▶ [Aim of the task]
Set down exactly the lines from the one with "extrude(amount=32.5)" to the one with "points = [vertex.co", both included, and no line outside that range.
=-=-=
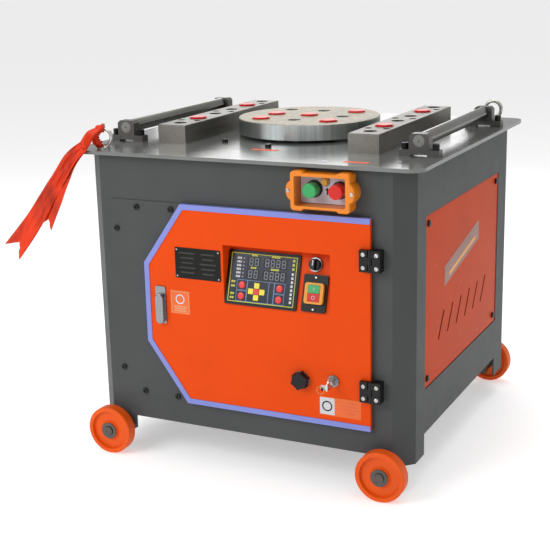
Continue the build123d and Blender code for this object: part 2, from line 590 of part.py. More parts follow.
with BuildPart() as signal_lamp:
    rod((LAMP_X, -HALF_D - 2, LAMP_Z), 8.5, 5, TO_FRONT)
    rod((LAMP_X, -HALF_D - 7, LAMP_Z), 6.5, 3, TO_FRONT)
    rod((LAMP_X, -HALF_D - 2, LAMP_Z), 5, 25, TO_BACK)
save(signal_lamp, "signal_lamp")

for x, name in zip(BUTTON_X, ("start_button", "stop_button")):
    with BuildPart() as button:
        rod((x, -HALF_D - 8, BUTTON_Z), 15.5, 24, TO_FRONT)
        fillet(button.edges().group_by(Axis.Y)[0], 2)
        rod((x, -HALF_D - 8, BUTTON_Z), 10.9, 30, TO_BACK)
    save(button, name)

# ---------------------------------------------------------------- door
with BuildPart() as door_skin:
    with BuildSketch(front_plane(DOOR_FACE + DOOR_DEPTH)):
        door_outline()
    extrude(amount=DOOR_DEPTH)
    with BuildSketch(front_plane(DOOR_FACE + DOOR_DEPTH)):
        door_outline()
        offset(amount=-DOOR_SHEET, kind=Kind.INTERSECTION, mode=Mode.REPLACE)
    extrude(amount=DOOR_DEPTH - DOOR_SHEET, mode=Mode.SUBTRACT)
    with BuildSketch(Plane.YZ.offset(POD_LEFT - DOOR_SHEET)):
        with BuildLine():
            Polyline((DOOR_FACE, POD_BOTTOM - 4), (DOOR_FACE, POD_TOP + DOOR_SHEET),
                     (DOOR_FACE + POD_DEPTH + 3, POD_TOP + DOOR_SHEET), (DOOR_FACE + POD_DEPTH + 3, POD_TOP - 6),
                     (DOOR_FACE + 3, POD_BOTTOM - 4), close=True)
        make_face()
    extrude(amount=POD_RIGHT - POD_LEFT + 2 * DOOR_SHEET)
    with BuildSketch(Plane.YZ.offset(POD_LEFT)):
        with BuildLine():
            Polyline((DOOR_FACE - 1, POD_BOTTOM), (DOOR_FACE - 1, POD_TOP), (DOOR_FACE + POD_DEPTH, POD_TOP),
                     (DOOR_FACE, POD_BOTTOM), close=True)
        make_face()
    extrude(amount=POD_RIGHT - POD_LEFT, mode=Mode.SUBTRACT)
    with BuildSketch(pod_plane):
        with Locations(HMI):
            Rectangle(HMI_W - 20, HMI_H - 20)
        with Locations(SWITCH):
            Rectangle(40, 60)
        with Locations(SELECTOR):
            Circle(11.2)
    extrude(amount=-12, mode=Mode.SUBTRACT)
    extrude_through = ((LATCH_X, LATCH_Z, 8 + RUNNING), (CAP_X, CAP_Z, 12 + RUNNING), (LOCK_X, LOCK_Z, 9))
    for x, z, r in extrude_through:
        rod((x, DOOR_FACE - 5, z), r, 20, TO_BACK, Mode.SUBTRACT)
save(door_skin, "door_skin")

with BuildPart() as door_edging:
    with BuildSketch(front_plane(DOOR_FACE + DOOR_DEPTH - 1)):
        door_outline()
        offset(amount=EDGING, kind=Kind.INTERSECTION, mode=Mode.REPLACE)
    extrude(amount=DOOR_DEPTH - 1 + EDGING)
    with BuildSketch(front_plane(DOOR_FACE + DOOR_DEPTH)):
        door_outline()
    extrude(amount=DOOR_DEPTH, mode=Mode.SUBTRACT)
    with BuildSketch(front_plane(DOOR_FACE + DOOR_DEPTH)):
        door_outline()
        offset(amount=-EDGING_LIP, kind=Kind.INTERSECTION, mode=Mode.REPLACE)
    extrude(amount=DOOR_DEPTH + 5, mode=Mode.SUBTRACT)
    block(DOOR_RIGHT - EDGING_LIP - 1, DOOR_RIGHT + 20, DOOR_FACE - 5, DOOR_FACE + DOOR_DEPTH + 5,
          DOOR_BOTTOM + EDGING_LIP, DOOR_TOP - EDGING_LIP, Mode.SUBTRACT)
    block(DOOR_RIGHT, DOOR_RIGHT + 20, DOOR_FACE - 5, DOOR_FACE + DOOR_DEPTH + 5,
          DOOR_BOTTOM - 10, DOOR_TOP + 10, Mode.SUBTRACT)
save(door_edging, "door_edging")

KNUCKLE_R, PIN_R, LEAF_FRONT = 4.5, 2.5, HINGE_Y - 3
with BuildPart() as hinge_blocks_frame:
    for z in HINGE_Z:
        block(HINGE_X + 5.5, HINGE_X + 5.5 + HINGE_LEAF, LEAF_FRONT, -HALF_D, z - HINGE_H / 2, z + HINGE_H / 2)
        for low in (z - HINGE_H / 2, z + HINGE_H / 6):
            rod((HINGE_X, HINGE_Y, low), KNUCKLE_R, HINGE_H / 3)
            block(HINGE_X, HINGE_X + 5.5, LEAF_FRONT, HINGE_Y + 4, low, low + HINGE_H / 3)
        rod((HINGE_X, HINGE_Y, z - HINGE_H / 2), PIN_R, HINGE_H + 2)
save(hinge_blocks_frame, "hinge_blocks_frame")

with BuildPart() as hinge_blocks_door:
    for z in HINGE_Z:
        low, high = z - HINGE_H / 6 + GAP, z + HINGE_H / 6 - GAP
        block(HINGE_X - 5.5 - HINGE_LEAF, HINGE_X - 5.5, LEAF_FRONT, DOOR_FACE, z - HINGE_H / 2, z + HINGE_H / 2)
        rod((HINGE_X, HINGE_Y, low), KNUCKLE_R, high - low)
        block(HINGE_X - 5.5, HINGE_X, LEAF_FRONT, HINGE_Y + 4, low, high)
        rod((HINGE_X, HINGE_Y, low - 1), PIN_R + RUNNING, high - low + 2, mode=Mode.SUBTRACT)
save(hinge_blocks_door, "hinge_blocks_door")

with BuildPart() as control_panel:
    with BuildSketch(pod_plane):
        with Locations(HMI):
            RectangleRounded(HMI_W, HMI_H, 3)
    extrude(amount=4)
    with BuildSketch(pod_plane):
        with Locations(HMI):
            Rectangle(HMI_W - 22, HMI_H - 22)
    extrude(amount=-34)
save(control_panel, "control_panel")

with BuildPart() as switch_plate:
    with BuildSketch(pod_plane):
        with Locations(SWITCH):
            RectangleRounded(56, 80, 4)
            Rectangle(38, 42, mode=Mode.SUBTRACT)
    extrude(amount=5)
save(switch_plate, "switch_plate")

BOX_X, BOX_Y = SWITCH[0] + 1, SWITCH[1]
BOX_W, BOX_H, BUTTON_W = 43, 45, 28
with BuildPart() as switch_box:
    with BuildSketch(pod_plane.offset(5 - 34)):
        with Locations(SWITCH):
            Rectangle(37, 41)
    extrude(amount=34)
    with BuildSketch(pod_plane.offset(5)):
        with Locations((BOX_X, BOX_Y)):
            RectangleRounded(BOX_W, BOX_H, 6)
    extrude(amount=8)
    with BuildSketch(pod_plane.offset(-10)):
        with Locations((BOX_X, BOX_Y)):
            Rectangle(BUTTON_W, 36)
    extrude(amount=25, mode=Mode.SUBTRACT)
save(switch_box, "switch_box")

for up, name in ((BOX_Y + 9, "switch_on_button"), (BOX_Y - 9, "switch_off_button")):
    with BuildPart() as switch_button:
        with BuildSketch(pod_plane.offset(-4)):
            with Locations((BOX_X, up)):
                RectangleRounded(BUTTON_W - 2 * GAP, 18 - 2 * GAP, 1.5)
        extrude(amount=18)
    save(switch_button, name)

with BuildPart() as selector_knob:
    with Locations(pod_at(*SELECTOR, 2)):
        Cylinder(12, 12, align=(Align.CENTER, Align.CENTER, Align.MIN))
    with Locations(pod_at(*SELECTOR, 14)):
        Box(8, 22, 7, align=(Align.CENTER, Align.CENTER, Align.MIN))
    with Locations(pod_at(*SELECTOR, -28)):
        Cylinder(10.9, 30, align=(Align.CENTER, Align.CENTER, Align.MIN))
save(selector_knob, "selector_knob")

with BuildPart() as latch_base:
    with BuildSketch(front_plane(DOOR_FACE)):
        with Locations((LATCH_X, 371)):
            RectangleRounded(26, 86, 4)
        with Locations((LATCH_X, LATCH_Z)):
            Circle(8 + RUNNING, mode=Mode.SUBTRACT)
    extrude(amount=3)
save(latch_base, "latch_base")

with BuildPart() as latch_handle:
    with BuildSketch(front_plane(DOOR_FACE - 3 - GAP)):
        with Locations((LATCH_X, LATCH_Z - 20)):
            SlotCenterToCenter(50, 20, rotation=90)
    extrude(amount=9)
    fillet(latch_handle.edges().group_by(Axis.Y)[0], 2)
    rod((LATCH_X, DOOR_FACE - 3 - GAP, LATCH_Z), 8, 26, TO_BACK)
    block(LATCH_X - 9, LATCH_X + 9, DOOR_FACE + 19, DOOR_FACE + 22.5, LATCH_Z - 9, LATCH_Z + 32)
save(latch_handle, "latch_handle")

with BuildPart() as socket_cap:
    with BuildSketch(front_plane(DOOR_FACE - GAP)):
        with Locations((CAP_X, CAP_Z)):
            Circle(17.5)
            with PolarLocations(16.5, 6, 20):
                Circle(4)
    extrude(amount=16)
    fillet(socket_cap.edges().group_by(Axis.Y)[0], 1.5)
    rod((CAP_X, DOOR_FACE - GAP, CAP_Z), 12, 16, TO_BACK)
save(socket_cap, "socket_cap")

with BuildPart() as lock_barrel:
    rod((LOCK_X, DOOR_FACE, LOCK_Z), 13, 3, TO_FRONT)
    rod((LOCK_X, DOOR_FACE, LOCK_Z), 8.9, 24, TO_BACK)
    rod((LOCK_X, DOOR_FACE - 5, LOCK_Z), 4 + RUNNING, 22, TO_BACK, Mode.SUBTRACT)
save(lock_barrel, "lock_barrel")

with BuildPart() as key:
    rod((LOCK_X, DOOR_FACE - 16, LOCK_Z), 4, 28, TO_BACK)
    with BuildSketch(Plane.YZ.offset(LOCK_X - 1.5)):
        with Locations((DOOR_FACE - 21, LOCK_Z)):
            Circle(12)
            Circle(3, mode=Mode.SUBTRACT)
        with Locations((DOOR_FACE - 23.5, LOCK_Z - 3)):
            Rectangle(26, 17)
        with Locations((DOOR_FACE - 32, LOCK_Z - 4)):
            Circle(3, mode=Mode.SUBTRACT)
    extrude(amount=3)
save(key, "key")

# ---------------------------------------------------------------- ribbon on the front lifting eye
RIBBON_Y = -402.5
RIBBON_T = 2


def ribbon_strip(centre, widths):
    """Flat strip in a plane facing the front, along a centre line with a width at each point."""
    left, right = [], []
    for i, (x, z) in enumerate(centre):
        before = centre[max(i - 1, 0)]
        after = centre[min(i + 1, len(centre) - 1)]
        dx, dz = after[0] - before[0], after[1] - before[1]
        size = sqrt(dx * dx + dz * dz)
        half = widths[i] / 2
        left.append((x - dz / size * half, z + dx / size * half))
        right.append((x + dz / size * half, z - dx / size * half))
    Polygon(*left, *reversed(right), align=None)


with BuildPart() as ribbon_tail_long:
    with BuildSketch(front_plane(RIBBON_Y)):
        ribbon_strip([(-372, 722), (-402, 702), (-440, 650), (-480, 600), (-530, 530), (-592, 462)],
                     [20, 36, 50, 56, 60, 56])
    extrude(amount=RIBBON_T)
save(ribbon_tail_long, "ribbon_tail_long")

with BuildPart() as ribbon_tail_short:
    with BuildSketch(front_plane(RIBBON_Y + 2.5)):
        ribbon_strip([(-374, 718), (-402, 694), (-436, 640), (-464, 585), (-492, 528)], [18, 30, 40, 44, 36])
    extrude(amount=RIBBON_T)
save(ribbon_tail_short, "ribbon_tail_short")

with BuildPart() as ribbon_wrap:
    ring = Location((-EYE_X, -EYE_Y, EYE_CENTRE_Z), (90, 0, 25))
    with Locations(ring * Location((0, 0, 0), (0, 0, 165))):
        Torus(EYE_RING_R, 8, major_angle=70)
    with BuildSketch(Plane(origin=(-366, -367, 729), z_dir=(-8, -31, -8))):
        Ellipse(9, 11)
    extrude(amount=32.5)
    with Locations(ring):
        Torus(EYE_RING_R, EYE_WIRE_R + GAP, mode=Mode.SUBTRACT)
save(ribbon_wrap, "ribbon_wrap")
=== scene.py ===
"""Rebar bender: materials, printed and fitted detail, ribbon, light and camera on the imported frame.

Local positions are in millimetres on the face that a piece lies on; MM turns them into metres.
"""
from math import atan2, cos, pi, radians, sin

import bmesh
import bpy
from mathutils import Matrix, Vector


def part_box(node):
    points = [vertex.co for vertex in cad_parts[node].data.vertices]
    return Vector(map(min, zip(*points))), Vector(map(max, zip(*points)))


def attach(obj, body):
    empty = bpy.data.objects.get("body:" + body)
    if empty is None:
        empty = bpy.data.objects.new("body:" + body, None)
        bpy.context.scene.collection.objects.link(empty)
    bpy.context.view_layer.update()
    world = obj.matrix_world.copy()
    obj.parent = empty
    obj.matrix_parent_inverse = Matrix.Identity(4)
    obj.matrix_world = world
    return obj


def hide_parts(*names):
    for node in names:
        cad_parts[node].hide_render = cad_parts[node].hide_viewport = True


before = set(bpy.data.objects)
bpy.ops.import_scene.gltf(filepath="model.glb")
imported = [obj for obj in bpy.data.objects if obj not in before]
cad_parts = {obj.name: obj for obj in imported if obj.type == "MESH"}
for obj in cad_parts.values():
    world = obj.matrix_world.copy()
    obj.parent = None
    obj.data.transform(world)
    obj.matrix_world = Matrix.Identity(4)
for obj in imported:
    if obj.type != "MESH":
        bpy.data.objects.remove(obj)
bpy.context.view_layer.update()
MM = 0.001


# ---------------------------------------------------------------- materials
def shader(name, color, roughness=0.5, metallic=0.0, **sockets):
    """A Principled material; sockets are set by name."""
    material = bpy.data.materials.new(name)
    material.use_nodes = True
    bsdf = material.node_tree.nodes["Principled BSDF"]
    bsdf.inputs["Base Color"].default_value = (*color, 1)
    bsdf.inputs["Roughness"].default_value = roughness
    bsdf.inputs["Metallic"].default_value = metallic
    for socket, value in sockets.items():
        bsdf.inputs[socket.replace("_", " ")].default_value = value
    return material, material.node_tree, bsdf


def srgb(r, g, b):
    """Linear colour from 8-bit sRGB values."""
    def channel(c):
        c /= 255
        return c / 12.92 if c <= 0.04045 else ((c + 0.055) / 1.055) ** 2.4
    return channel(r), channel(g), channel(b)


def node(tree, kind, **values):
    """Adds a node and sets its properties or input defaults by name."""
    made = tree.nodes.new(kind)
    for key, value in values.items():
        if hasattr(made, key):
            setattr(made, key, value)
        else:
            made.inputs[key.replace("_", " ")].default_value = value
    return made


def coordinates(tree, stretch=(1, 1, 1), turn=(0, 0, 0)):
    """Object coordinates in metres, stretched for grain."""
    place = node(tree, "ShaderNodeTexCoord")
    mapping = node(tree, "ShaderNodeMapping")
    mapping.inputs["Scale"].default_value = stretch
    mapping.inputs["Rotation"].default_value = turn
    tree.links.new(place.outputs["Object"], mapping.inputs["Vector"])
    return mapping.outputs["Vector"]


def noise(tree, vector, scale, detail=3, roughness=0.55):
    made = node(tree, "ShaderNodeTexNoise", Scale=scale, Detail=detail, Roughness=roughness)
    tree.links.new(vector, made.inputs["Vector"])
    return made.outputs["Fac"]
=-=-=
▶ [Answer below]
    extrude(amount=32.5)
    with Locations(ring):
        Torus(EYE_RING_R, EYE_WIRE_R + GAP, mode=Mode.SUBTRACT)
save(ribbon_wrap, "ribbon_wrap")
=== scene.py ===
"""Rebar bender: materials, printed and fitted detail, ribbon, light and camera on the imported frame.

Local positions are in millimetres on the face that a piece lies on; MM turns them into metres.
"""
from math import atan2, cos, pi, radians, sin

import bmesh
import bpy
from mathutils import Matrix, Vector


def part_box(node):
    points = [vertex.co for vertex in cad_parts[node].data.vertices]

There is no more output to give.